On se retrouvait de façon encore plus miraculeuse mais avec toujours la peur de décevoir, d’avoir changé. C’était magnifique, une relation passionnelle et passionnée dont j’ai payé le prix : je suis tombée malade après les six mois de représentations de Phèdre, j’ai vraiment failli y passer, et la vie veut que je me sois retrouvée dans l’hôpital dans lequel il allait mourir quelques années plus tard… J’ai appris très tard qu’il était malade, et dans son dernier mail, il me disait qu’il allait venir me voir jouer dans Goldoni

Dominique Blanc dans la reprise du spectacle de Patrice Chéreau, La Douleur, au TNP.
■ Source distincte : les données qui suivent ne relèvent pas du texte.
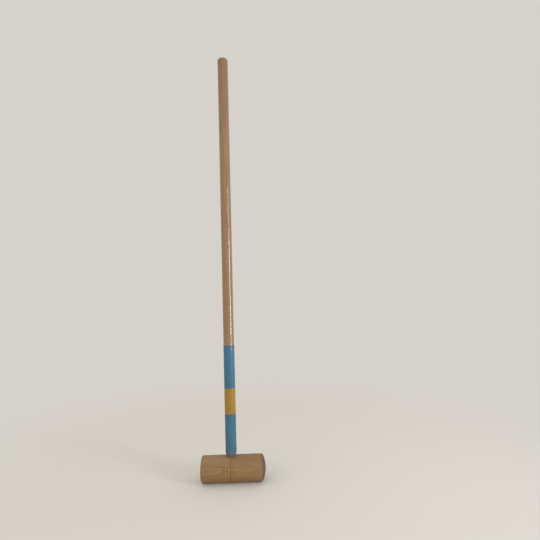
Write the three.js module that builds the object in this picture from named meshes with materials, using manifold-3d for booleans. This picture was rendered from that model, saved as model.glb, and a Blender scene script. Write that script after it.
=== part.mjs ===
// A croquet mallet of turned hardwood. The head is a solid cylinder with one flat and one domed striking
// face, a sight groove round it in line with the handle, and a blind socket in its crown. The handle is
// one long dowel. Its lower end narrows over a shoulder to a tenon, which is glued into the socket. Three
// coats of paint ring the handle above the head, and each coat is a thin sleeve that follows the wood
// under it.
//
// Lengths are millimetres. +Z runs up the handle and +X along the head, towards its domed face. The
// origin is the middle of the line on which the head stands, so the crown of the head is one head
// diameter above it, and the handle stands a little to the flat face's side.

import * as THREE from "three";
import { mergeVertices } from "three/addons/utils/BufferGeometryUtils.js";
import Module from "manifold-3d";

const wasm = await Module();
wasm.setup();

// Driving dimensions of the whole mallet
const overallLength = 800;
const headLength = 118;
const headDiameter = 46.5;
const handleDiameter = 20;

// Head: one end is cut off flat and the other is turned to a shallow dome
const handleFromFlatFace = 54.5; // along the head, to the handle's axis and the sight groove
const flatEdgeRadius = 2.6;
const domeRadius = 50; // of the sphere that the dome is a part of
const domeEdgeRadius = 5;
const grooveWidth = 1.3; // across the mouth of the sight groove
const grooveDepth = 0.7;

// Handle: shoulder and tenon at its lower end, eased butt at its upper end
const shoulderLength = 4.6; // height of the cone between the tenon and the full dowel
const shoulderDepth = 2.4; // how much the radius drops over it
const shoulderEdgeRadius = 1.4;
const neckLength = 0.7; // bare tenon between the crown of the head and the cone
const tenonTip = 1; // chamfer that leads the tenon in
const buttRadius = 4;

// Socket in the head, and the glue in it
const woodUnderSocket = 15; // left between the socket's floor and the underside of the head
const glueThickness = 0.25;
const glueSetback = 0.6; // from the lowest edge of the socket's mouth down to the glue
const glueClearance = 0.05; // between the glue and the wood on either side of it

// Paint: heights are measured from the crown of the head
const coatThickness = 0.15;
const coatClearance = 0.05; // between a coat and the wood under it
const coatSpacing = 0.1; // bare line between two coats that meet
const lowerCoatStart = 1.2; // just above the small end of the cone
const lowerCoatEnd = 77.5;
const middleCoatLength = 46.5;
const upperCoatLength = 79;

// How finely round forms are cut
const headSides = 72;
const handleSides = 48;
const arcSteps = 4;
const domeSteps = 9;
const buttArcSteps = 7;

// Sizes that follow from the ones above
const headRadius = headDiameter / 2;
const halfHead = headLength / 2;
const handlePlace = handleFromFlatFace - halfHead; // along X
const handleRadius = handleDiameter / 2;
const tenonRadius = handleRadius - shoulderDepth;
const shoulderBottom = neckLength;
const shoulderTop = neckLength + shoulderLength;
const shoulderSlope = shoulderDepth / shoulderLength;
const handleTop = overallLength - headDiameter;
const socketRadius = tenonRadius + glueThickness + 2 * glueClearance;
const socketDepth = headDiameter - woodUnderSocket;
const tenonLength = socketDepth - glueThickness - 2 * glueClearance;
const socketMouthDrop = headRadius - Math.sqrt(headRadius ** 2 - socketRadius ** 2);
const glueTop = -(socketMouthDrop + glueSetback);

// Finishes
const woodFinish = (colour, roughness) =>
  new THREE.MeshStandardMaterial({ color: colour, roughness, metalness: 0 });
const headWood = woodFinish(0x886a44, 0.5);
const handleWood = woodFinish(0x8f7052, 0.35);
const bluePaint = woodFinish(0x38657e, 0.4);
const yellowPaint = woodFinish(0x957025, 0.4);
const driedGlue = woodFinish(0xa38c58, 0.6);

// An outline with its corners eased. Each entry of the list is [radius, height, corner radius], and an
// eased corner becomes an arc that touches both edges. An arc never takes more than half of an edge.
function easedOutline(corners, steps = arcSteps) {
  const points = [];
  corners.forEach(([x, y, radius = 0], index) => {
    const corner = new THREE.Vector2(x, y);
    const before = corners[index - 1];
    const after = corners[index + 1];
    if (!radius || !before || !after) {
      points.push(corner);
      return;
    }
    const back = new THREE.Vector2(before[0], before[1]).sub(corner);
    const ahead = new THREE.Vector2(after[0], after[1]).sub(corner);
    const reach = Math.min(back.length(), ahead.length()) / 2;
    back.normalize();
    ahead.normalize();
    const halfAngle = Math.acos(THREE.MathUtils.clamp(back.dot(ahead), -1, 1)) / 2;
    const tangent = Math.min(radius / Math.tan(halfAngle), reach);
    const arcRadius = tangent * Math.tan(halfAngle);
    const centre = back.clone().add(ahead).normalize();
    centre.multiplyScalar(arcRadius / Math.sin(halfAngle)).add(corner);
    const from = back.clone().multiplyScalar(tangent).add(corner).sub(centre);
    const to = ahead.clone().multiplyScalar(tangent).add(corner).sub(centre);
    const turn = Math.atan2(from.cross(to), from.dot(to));
    for (let step = 0; step <= steps; step += 1) {
      const spoke = from.clone().rotateAround(new THREE.Vector2(), (turn * step) / steps);
      points.push(spoke.add(centre));
    }
  });
  return points;
}

// Points of an arc in an outline. Angles are measured from the height axis towards the radius axis.
function arcPoints(centre, radius, fromAngle, toAngle, steps) {
  return Array.from({ length: steps + 1 }, (_, step) => {
    const angle = THREE.MathUtils.lerp(fromAngle, toAngle, step / steps);
    return new THREE.Vector2(Math.sin(angle), Math.cos(angle)).multiplyScalar(radius).add(centre);
  });
}

// A body turned about the Z axis from an outline of [radius, height] points.
function turnedUpright(outline, sides) {
  return new THREE.LatheGeometry(outline, sides).rotateX(Math.PI / 2);
}

// A closed geometry as a solid that can be cut.
function solidOf(geometry) {
  const bare = geometry.clone();
  bare.deleteAttribute("normal");
  bare.deleteAttribute("uv");
  const merged = mergeVertices(bare);
  return new wasm.Manifold(
    new wasm.Mesh({
      numProp: 3,
      vertProperties: merged.attributes.position.array,
      triVerts: new Uint32Array(merged.index.array),
    }),
  );
}

// A cut solid as a geometry that can be drawn.
function geometryOf(solid) {
  const { vertProperties, triVerts } = solid.getMesh();
  const geometry = new THREE.BufferGeometry();
  geometry.setAttribute("position", new THREE.BufferAttribute(vertProperties, 3));
  geometry.setIndex(new THREE.BufferAttribute(triVerts, 1));
  geometry.computeVertexNormals();
  return geometry;
}

function named(name, geometry, material) {
  const mesh = new THREE.Mesh(geometry, material);
  mesh.name = name;
  return mesh;
}

// The outline of the domed end. Its eased edge touches both the side of the head and the dome.
function domeOutline() {
  const domeCentre = new THREE.Vector2(0, halfHead - domeRadius);
  const edgeInset = headRadius - domeEdgeRadius;
  const edgeDistance = domeRadius - domeEdgeRadius;
  const meetingAngle = Math.asin(edgeInset / edgeDistance);
  const edgeCentre = new THREE.Vector2(Math.sin(meetingAngle), Math.cos(meetingAngle))
    .multiplyScalar(edgeDistance)
    .add(domeCentre);
  const edge = arcPoints(edgeCentre, domeEdgeRadius, Math.PI / 2, meetingAngle, arcSteps);
  const dome = arcPoints(domeCentre, domeRadius, meetingAngle, 0, domeSteps);
  return [...edge, ...dome.slice(1)];
}

// The head is turned about its own long axis, from the flat face to the domed one, and the socket is
// bored into its crown afterwards. Its geometry is centred on its own middle.
function malletHead() {
  const halfGroove = grooveWidth / 2;
  const grooveBottom = headRadius - grooveDepth;
  const outline = easedOutline([
    [0, -halfHead],
    [headRadius, -halfHead, flatEdgeRadius],
    [headRadius, handlePlace - halfGroove],
    [grooveBottom, handlePlace],
    [headRadius, handlePlace + halfGroove],
  ]);
  outline.push(...domeOutline());
  const turned = new THREE.LatheGeometry(outline, headSides).rotateZ(-Math.PI / 2);
  const drill = turnedUpright(
    easedOutline([
      [0, headRadius - socketDepth],
      [socketRadius, headRadius - socketDepth],
      [socketRadius, headDiameter],
      [0, headDiameter],
    ]),
    handleSides,
  ).translate(handlePlace, 0, 0);
  const bored = solidOf(turned).subtract(solidOf(drill));
  return named("mallet_head", geometryOf(bored), headWood);
}

// The handle is one dowel from the end of its tenon to its butt. Height zero is the crown of the head.
function handleShaft() {
  const outline = [
    ...easedOutline([
      [0, -tenonLength],
      [tenonRadius - tenonTip, -tenonLength],
      [tenonRadius, tenonTip - tenonLength],
      [tenonRadius, shoulderBottom],
      [handleRadius, shoulderTop, shoulderEdgeRadius],
      [handleRadius, lowerCoatEnd],
    ]),
    ...easedOutline(
      [
        [handleRadius, lowerCoatEnd + middleCoatLength + upperCoatLength],
        [handleRadius, handleTop, buttRadius],
        [0, handleTop],
      ],
      buttArcSteps,
    ),
  ];
  return named("handle_shaft", turnedUpright(outline, handleSides), handleWood);
}

// The glue fills the socket round the tenon and under its end, like a thin cup.
function jointGlue() {
  const inner = tenonRadius + glueClearance;
  const outer = socketRadius - glueClearance;
  const floor = -tenonLength - glueClearance;
  const outline = easedOutline([
    [0, floor - glueThickness],
    [outer, floor - glueThickness],
    [outer, glueTop],
    [inner, glueTop],
    [inner, floor],
    [0, floor],
  ]);
  return named("joint_glue", turnedUpright(outline, handleSides), driedGlue);
}

// Radius of the handle, and of anything that lies a set distance off its wood, at a height.
const shoulderSecant = Math.hypot(1, shoulderSlope);
const coneRadiusAt = (height, offset) =>
  tenonRadius + (height - shoulderBottom) * shoulderSlope + offset * shoulderSecant;
const kneeHeight = (offset) =>
  shoulderTop + (offset * (1 - shoulderSecant)) / shoulderSlope;

// A coat of paint between two heights. The lowest coat also follows the cone of the shoulder.
function paintCoat(name, low, high, paint) {
  const inside = coatClearance;
  const outside = coatClearance + coatThickness;
  const side = (offset) => {
    const top = [handleRadius + offset, high];
    const onCone = low < kneeHeight(offset);
    const start = onCone ? coneRadiusAt(low, offset) : handleRadius + offset;
    const knee = [handleRadius + offset, kneeHeight(offset), shoulderEdgeRadius + offset];
    return easedOutline(onCone ? [[start, low], knee, top] : [[start, low], top]);
  };
  const outline = [...side(outside), ...side(inside).reverse()];
  outline.push(outline[0].clone());
  return named(name, turnedUpright(outline, handleSides), paint);
}

const middleStart = lowerCoatEnd;
const middleEnd = middleStart + middleCoatLength;
const upperEnd = middleEnd + upperCoatLength;

const head = malletHead();
head.position.z = headRadius;

const handle = new THREE.Group();
handle.position.set(handlePlace, 0, headDiameter);
handle.add(handleShaft());
handle.add(jointGlue());
handle.add(paintCoat("lower_blue_coat", lowerCoatStart, lowerCoatEnd - coatSpacing, bluePaint));
handle.add(paintCoat("middle_yellow_coat", middleStart, middleEnd - coatSpacing, yellowPaint));
handle.add(paintCoat("upper_blue_coat", middleEnd, upperEnd, bluePaint));

const mallet = new THREE.Group();
mallet.add(head);
mallet.add(handle);

export default mallet;
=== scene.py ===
# %% [markdown]
# # A croquet mallet of turned wood
#
# The mallet is a cylinder of light hardwood on the end of a long dowel. Three coats of satin paint ring
# the dowel just above the head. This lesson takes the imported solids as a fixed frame, which says where
# every piece lies and how big it is, and builds the finished surfaces on it: grain, varnish, paint, the
# knocks of play and the dirt in the groove. All lengths are metres, as Blender counts them.

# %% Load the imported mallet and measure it
import math

import bpy
from mathutils import Matrix, Vector


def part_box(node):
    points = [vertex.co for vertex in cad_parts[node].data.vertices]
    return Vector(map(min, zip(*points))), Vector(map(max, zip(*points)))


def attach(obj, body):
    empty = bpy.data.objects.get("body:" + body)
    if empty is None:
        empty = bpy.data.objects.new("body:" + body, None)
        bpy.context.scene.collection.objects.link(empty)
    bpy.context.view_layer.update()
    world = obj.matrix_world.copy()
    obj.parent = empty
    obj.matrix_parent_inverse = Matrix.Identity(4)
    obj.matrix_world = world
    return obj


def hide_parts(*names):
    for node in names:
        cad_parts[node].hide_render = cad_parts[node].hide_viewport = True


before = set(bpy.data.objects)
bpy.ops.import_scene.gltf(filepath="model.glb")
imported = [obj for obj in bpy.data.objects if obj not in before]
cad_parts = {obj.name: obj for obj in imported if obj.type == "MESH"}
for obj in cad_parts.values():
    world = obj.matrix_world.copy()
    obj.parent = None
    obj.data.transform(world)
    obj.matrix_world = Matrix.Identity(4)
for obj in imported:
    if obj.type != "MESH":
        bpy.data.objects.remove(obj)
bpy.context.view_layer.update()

MM = 0.001
BODY = "root"

head_low, head_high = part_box("mallet_head")
handle_low, handle_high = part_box("handle_shaft")
glue_low, glue_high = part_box("joint_glue")

flat_face = head_low.x
dome_tip = head_high.x
crown = head_high.z
head_radius = (head_high.z - head_low.z) / 2
handle_radius = (handle_high.x - handle_low.x) / 2
handle_place = (handle_high.x + handle_low.x) / 2
handle_top = handle_high.z
print("head:", round((dome_tip - flat_face) / MM), "by", round(2 * head_radius / MM, 1), "mm")
print("handle:", round(2 * handle_radius / MM), "mm across, at X =", round(handle_place / MM, 1), "mm")

# %% [markdown]
# ## Small helpers for node trees
#
# Materials and Geometry Nodes are both trees of nodes. Python can build them with three steps: add a
# node, set the values of its inputs, and link the outputs that feed it. The helpers below do the three
# steps in one call, and take a plain value, a node or one of a node's outputs for any input.

# %% Helpers that add and feed nodes
FLOAT = "NodeSocketFloat"
VECTOR = "NodeSocketVector"
ORIGIN = (0.0, 0.0, 0.0)
CLOUD_SPAN = (0.3, 0.7)  # most values of a noise lie between these two


def feed(tree, socket, value):
    """Gives an input either a link or a plain value. A node stands for its first output."""
    if isinstance(value, bpy.types.Node):
        value = value.outputs[0]
    if isinstance(value, bpy.types.NodeSocket):
        tree.links.new(value, socket)
    elif value is not None:
        socket.default_value = value


def add(tree, kind, inputs=None, **settings):
    """Adds a node, sets its settings, and feeds the inputs that are named."""
    made = tree.nodes.new(kind)
    for name, value in settings.items():
        setattr(made, name, value)
    for key, value in (inputs or {}).items():
        feed(tree, made.inputs[key], value)
    return made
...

« J’ai toujours eu conscience que ce que j’étais en train de traverser avec Chéreau était unique, et qu’il fallait être à la hauteur de cette chance-là. »

DOMINIQUE BLANC

Quelle était sa part lumineuse ?

J’ai débuté avec lui dans Peer Gynt au TNP, c’était déjà magique de me faire confiance ainsi. C’est pour ça que je tenais à reprendre La Douleur ici grâce à Thierry qui y est artiste associé. Avec Patrice, j’ai toujours eu conscience que ce que j’étais en train de traverser était unique. Particulièrement à Nanterre. Koltès était en permanence à la cafétéria et éclairait tout ça de son génie lui aussi, sans compter Michel Piccoli et Luc Bondy !

J’ai travaillé avec tous ces gens-là et je me disais que c’était fabuleux ! J’ai toujours eu conscience que ce que j’étais en train de traverser était unique. Que c’était une chance extraordinaire et qu’il fallait être à la hauteur de cette chance-là. J’aurais aimé être sociétaire de Nanterre comme je le suis aujourd’hui de la Comédie-Française ! 

La Douleur de Marguerite Duras avec Dominique Blanc, d’après la mise en scène de Patrice Chéreau et Thierry Thieû Niang. Du mercredi 28 septembre au dimanche 9 octobre à 20h30 (sf jeu 20h, dim 16h, relâche les lundis) au TNP à Villeurbanne, petit théâtre Jean Bouise (annoncé complet). De 14 à 25 €.